7 innings pitched, 9 strikeouts, 4 walks, 4 hits, and 1 run surrendered. He threw 114 pitches and nicely threw 69 for strikes.  The first few innings, it appeared that Hamels might only make it through 5 innings, but his curve saved him tonight. He buckled a few knees tonight, including strikes three on Matt Adams (looking in the fifth) and Jon Jay (looking in the seventh) that were just delightful.

The Phillies hitters seemed as though they were going to piss away yet another delightful Hamels start, scoring nothing through 6 innings. But Hamels helped out. With some #sandball.

In the seventh, Cody Asche led off with a single. Carlos Ruiz, with a wonderful 4 for 4 night at the plate, singled, moving Asche to third. On a contact play from a Galvis grounder, Asche was caught at home and run down. Hamels bunted to put runners at second and third with 2 out.

Phillies runners go to die on base, but Ben Revere slapped a double the opposite way -- it bounced just on/inside the left field line, and two runs scored. Odubel Herrera stroked a single to score Revere and was thrown out trying to take second on a baserunning play that was aggressive and not egregious. THREE RUNS. IN ONE INNING.

With a 3 - 1 lead, Hamels shut down the Cardinals in the seventh.

Giles and Papelbon closed things out. Papelbon did make it mildly interesting in the ninth after two quick outs, but was never really in trouble.

Cody Asche made a delightful play on a Yadier Molina grounder in foul territory, jumped, and threw a one-hopper to make the play at first.

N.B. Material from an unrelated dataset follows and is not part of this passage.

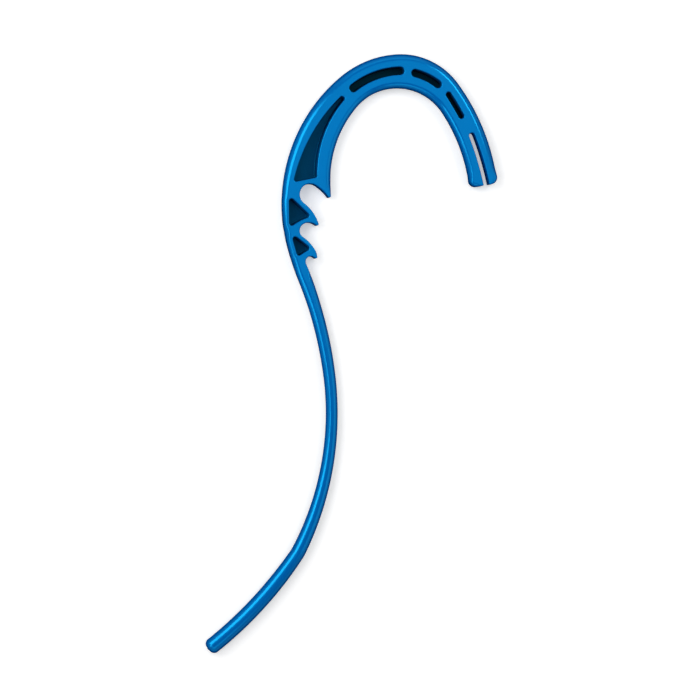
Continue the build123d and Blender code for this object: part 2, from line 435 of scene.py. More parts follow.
@dataclass
class Head:
    """The flat head, from the neck to the ends of the two prongs."""

    outer_rim: float = 6.3  # rounding of the outer rim around the arch
    shank_rim: float = 4.6  # rounding of the outer rim beside the notches
    shank_run: float = 66.0  # how far that reaches from the neck
    shank_growth: float = 0.04  # how fast it grows beyond, per millimetre of outline
    neck_fall: float = 0.05  # how fast the neck's rounding falls, per millimetre of outline
    long_rim: float = 5.0  # rounding of the long inner rim
    short_rim: float = 0.9  # rounding of the notches, horns and slot
    end_rim: float = 3.0  # rounding of the prongs' ends
    tip: float = 1.1  # horn tips, seen from the front
    leg_corner: float = 5.5
    mouth: float = 0.7  # corners at the mouth of the slot
    neck_width: float = 10.65
    neck_heading: float = -69.15
    neck_run: float = 17.0  # length over which the thickness falls to the neck's
    neck_top: float = 80.0  # only what lies below this Y is thinned
    rings: int = 9  # steps around each rounding
    trial: float = 0.1  # step between the roundings that are tried
    least: float = 0.3  # smallest rounding that is tried
    room_share: float = 0.85  # share of the room between two sides that a rounding takes
    spare: float = 0.4  # flat that stays between two roundings that face each other
    lip: float = 0.35  # flat that stays around a pocket
    slope: float = 0.45  # fastest change of a rounding along the outline
    neck_points: int = 8  # first points of the outline, where the rounding may change faster
    floor: float = 2.0  # what is left under the pockets
    long_corner: float = 1.8  # corners of the long pocket
    small_corner: float = 2.2  # corners of the three-cornered pockets
    mark_radius: float = 2.5
    mark_depth: float = 0.35
    mark_points: int = 40
    outer_start: tuple[float, float] = (-42.1, 54.1)
    outer_heading: float = 112.4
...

The caveat is that it was a catcher running, but it was a pretty swell play at third for Asche.

Carlos Ruiz threw out John Jay on an aborted hit and run, went 4 for 4 (including a double), and he scored 2 runs.

Chase Utley hit two balls deep in the gap in right center, but came away with nothing to show for it.  Here's hoping some of those balls start dropping soon.

In other news, the Braves beat the Washington Nationals, putting the Nats and their All-World rotation right into last place in the NL East.